- TASK DIRECTIONS -
Output all of the data below exactly as given.
** BEGIN **
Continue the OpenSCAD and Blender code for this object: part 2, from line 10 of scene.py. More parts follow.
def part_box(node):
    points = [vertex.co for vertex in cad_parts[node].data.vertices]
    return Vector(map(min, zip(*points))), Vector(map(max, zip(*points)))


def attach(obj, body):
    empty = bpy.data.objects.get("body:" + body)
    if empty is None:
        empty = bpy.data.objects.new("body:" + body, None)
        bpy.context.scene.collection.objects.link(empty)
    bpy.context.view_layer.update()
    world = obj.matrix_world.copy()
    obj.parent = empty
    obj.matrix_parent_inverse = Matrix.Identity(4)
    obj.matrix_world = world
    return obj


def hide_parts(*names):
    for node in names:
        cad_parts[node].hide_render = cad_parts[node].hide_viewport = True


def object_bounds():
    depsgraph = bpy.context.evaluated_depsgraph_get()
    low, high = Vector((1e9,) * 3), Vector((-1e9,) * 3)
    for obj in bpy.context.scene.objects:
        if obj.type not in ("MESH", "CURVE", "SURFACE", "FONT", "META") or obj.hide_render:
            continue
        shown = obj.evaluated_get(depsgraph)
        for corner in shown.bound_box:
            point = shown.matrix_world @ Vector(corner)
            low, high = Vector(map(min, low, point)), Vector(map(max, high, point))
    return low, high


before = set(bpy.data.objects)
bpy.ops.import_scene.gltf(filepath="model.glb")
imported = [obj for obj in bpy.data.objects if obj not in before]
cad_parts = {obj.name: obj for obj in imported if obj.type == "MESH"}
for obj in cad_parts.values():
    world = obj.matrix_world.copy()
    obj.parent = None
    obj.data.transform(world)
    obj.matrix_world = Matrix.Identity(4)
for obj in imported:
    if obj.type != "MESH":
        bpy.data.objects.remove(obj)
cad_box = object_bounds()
** END **
- SOLUTION TO THE EXERCISE -
Continue the OpenSCAD and Blender code for this object: part 2, from line 10 of scene.py. More parts follow.
def part_box(node):
    points = [vertex.co for vertex in cad_parts[node].data.vertices]
    return Vector(map(min, zip(*points))), Vector(map(max, zip(*points)))


def attach(obj, body):
    empty = bpy.data.objects.get("body:" + body)
    if empty is None:
        empty = bpy.data.objects.new("body:" + body, None)
        bpy.context.scene.collection.objects.link(empty)
    bpy.context.view_layer.update()
    world = obj.matrix_world.copy()
    obj.parent = empty
    obj.matrix_parent_inverse = Matrix.Identity(4)
    obj.matrix_world = world
    return obj


def hide_parts(*names):
    for node in names:
        cad_parts[node].hide_render = cad_parts[node].hide_viewport = True


def object_bounds():
    depsgraph = bpy.context.evaluated_depsgraph_get()
    low, high = Vector((1e9,) * 3), Vector((-1e9,) * 3)
    for obj in bpy.context.scene.objects:
        if obj.type not in ("MESH", "CURVE", "SURFACE", "FONT", "META") or obj.hide_render:
            continue
        shown = obj.evaluated_get(depsgraph)
        for corner in shown.bound_box:
            point = shown.matrix_world @ Vector(corner)
            low, high = Vector(map(min, low, point)), Vector(map(max, high, point))
    return low, high


before = set(bpy.data.objects)
bpy.ops.import_scene.gltf(filepath="model.glb")
imported = [obj for obj in bpy.data.objects if obj not in before]
cad_parts = {obj.name: obj for obj in imported if obj.type == "MESH"}
for obj in cad_parts.values():
    world = obj.matrix_world.copy()
    obj.parent = None
    obj.data.transform(world)
    obj.matrix_world = Matrix.Identity(4)
for obj in imported:
    if obj.type != "MESH":
        bpy.data.objects.remove(obj)
cad_box = object_bounds()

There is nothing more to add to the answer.